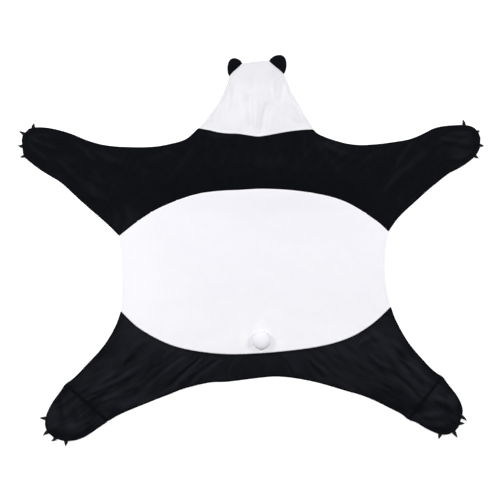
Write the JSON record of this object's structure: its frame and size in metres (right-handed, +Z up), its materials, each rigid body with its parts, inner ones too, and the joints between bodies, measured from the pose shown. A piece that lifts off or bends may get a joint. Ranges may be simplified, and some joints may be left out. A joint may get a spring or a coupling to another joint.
{
  "type": "wearable hooded blanket",
  "caption": "Plush blanket cut like an animal skin, with a hood, ears, tail and pocketed paws, laid out flat.",
  "frame": {"origin": "centre of the overall plan, on the surface that the blanket lies on", "axes": "+X towards the forepaw on the right, +Y towards the hood, +Z up from the surface"},
  "size_m": [1.859, 1.5604, 0.0442],
  "materials": {
    "white_plush": "matte short pile",
    "black_plush": "matte short pile",
    "claw_felt": "dull felt"
  },
  "bodies": {
    "root": {"hood_back": "white_plush", "hood_front": "white_plush", "body": "white_plush", "tail": "white_plush", "shoulders": "black_plush", "hips": "black_plush", "hind_paw_left": "black_plush", "hind_paw_right": "black_plush", "hind_pocket_left": "black_plush", "hind_pocket_right": "black_plush", "fore_pocket_left": "black_plush", "fore_pocket_right": "black_plush", "ear_left": "black_plush", "ear_right": "black_plush", "claw_fore_left_1": "claw_felt", "claw_fore_left_2": "claw_felt", "claw_fore_left_3": "claw_felt", "claw_fore_left_4": "claw_felt", "claw_fore_right_1": "claw_felt", "claw_fore_right_2": "claw_felt", "claw_fore_right_3": "claw_felt", "claw_fore_right_4": "claw_felt", "claw_hind_left_1": "claw_felt", "claw_hind_left_2": "claw_felt", "claw_hind_left_3": "claw_felt", "claw_hind_left_4": "claw_felt", "claw_hind_right_1": "claw_felt", "claw_hind_right_2": "claw_felt", "claw_hind_right_3": "claw_felt", "claw_hind_right_4": "claw_felt"}
  },
  "joints": []
}
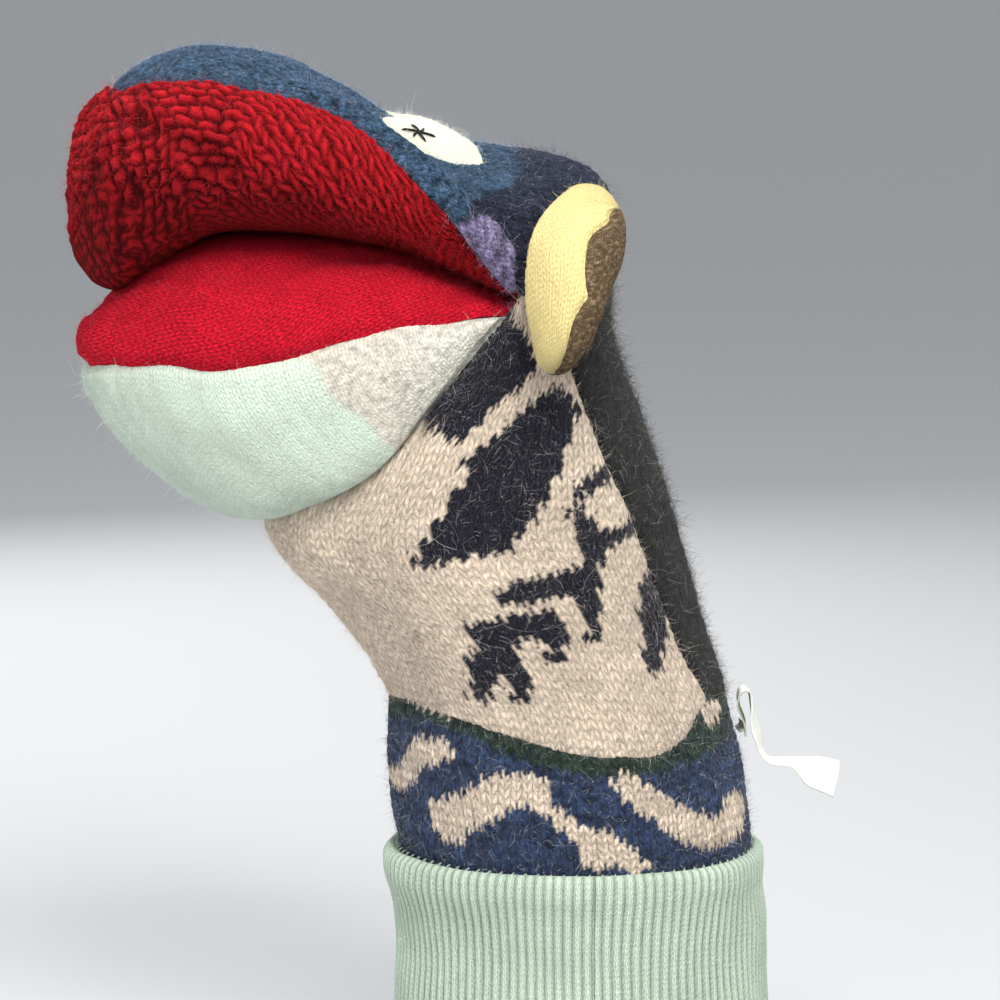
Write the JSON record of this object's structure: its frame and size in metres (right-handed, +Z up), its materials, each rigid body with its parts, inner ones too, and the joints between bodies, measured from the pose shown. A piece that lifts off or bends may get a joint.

○ ○ ○ ○

▶ Work instructions
Each entry must be reproduced verbatim.

▶ Written answer
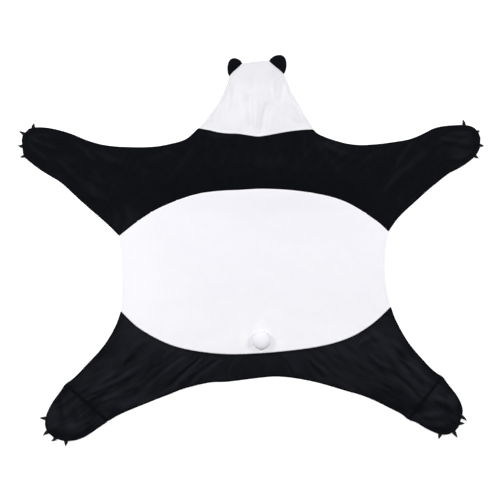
Write the JSON record of this object's structure: its frame and size in metres (right-handed, +Z up), its materials, each rigid body with its parts, inner ones too, and the joints between bodies, measured from the pose shown. A piece that lifts off or bends may get a joint. Ranges may be simplified, and some joints may be left out. A joint may get a spring or a coupling to another joint.
{
  "type": "wearable hooded blanket",
  "caption": "Plush blanket cut like an animal skin, with a hood, ears, tail and pocketed paws, laid out flat.",
  "frame": {"origin": "centre of the overall plan, on the surface that the blanket lies on", "axes": "+X towards the forepaw on the right, +Y towards the hood, +Z up from the surface"},
  "size_m": [1.859, 1.5604, 0.0442],
  "materials": {
    "white_plush": "matte short pile",
    "black_plush": "matte short pile",
    "claw_felt": "dull felt"
  },
  "bodies": {
    "root": {"hood_back": "white_plush", "hood_front": "white_plush", "body": "white_plush", "tail": "white_plush", "shoulders": "black_plush", "hips": "black_plush", "hind_paw_left": "black_plush", "hind_paw_right": "black_plush", "hind_pocket_left": "black_plush", "hind_pocket_right": "black_plush", "fore_pocket_left": "black_plush", "fore_pocket_right": "black_plush", "ear_left": "black_plush", "ear_right": "black_plush", "claw_fore_left_1": "claw_felt", "claw_fore_left_2": "claw_felt", "claw_fore_left_3": "claw_felt", "claw_fore_left_4": "claw_felt", "claw_fore_right_1": "claw_felt", "claw_fore_right_2": "claw_felt", "claw_fore_right_3": "claw_felt", "claw_fore_right_4": "claw_felt", "claw_hind_left_1": "claw_felt", "claw_hind_left_2": "claw_felt", "claw_hind_left_3": "claw_felt", "claw_hind_left_4": "claw_felt", "claw_hind_right_1": "claw_felt", "claw_hind_right_2": "claw_felt", "claw_hind_right_3": "claw_felt", "claw_hind_right_4": "claw_felt"}
  },
  "joints": []
}
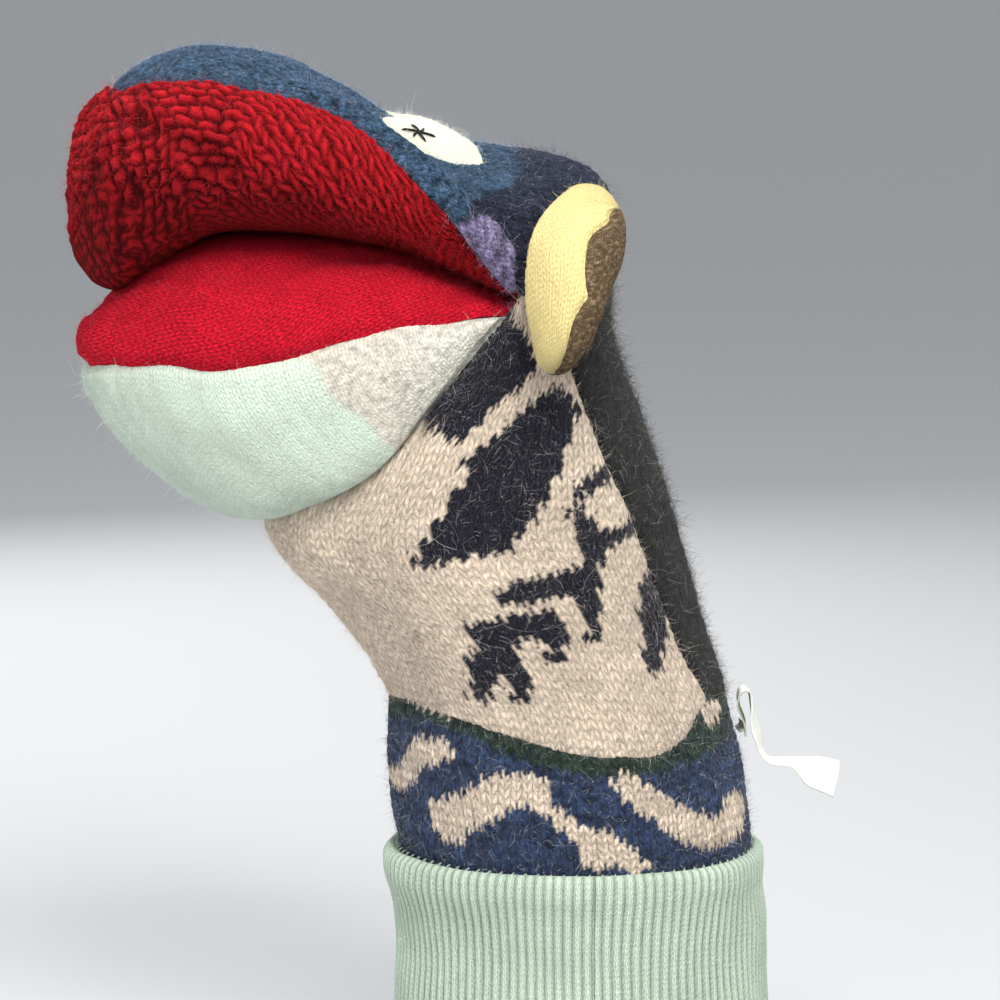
Write the JSON record of this object's structure: its frame and size in metres (right-handed, +Z up), its materials, each rigid body with its parts, inner ones too, and the joints between bodies, measured from the pose shown. A piece that lifts off or bends may get a joint.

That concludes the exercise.